ENTRIES SHOWN —
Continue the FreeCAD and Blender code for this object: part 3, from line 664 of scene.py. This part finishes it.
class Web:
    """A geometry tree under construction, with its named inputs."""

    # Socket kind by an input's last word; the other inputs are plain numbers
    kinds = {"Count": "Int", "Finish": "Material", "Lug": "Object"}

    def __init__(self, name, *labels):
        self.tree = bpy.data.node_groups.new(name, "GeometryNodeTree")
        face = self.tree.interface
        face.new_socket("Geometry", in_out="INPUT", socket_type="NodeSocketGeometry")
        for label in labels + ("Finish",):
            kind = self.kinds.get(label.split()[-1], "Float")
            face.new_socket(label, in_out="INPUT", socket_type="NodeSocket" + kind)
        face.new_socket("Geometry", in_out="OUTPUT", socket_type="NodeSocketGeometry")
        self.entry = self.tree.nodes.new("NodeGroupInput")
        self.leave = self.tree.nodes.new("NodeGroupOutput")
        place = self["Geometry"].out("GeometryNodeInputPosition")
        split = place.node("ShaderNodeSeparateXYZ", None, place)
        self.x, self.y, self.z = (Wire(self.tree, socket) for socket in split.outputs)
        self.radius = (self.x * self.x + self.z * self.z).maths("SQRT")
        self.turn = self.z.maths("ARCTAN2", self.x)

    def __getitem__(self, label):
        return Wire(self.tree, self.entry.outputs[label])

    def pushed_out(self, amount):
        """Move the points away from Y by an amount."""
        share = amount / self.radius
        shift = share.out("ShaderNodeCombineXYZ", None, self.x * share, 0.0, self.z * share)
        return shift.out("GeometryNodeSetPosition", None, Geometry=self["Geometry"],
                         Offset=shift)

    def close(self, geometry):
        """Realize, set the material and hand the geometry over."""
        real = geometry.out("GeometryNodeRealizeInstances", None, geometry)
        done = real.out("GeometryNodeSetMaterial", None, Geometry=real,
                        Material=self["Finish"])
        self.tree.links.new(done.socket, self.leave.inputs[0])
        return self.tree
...
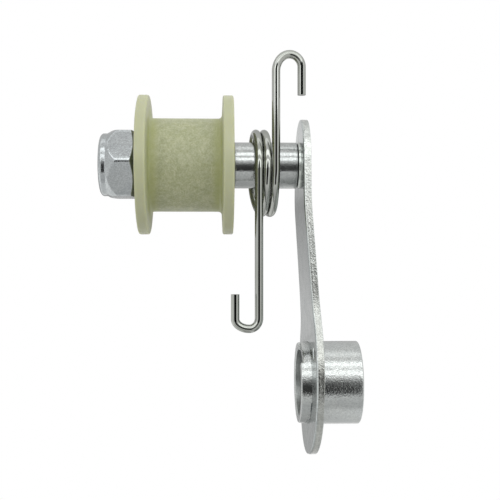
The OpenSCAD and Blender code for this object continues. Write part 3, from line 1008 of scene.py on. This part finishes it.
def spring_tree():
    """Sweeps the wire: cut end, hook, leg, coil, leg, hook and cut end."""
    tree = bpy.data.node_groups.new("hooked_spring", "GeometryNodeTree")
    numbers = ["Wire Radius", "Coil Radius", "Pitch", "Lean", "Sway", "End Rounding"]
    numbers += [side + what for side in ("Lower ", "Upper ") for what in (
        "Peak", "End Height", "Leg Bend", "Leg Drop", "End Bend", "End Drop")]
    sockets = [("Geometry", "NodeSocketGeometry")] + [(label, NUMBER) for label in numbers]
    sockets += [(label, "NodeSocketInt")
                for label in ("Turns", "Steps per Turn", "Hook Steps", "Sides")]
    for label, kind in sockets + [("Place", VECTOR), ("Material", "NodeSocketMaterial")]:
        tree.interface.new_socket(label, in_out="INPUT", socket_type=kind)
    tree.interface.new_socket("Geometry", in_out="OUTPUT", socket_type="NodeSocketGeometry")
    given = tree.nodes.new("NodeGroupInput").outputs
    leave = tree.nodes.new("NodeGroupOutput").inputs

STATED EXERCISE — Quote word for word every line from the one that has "Continue the FreeCAD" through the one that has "geometry tree under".

ANSWER TO THE EXERCISE —
Continue the FreeCAD and Blender code for this object: part 3, from line 664 of scene.py. This part finishes it.
class Web:
    """A geometry tree under construction, with its named inputs."""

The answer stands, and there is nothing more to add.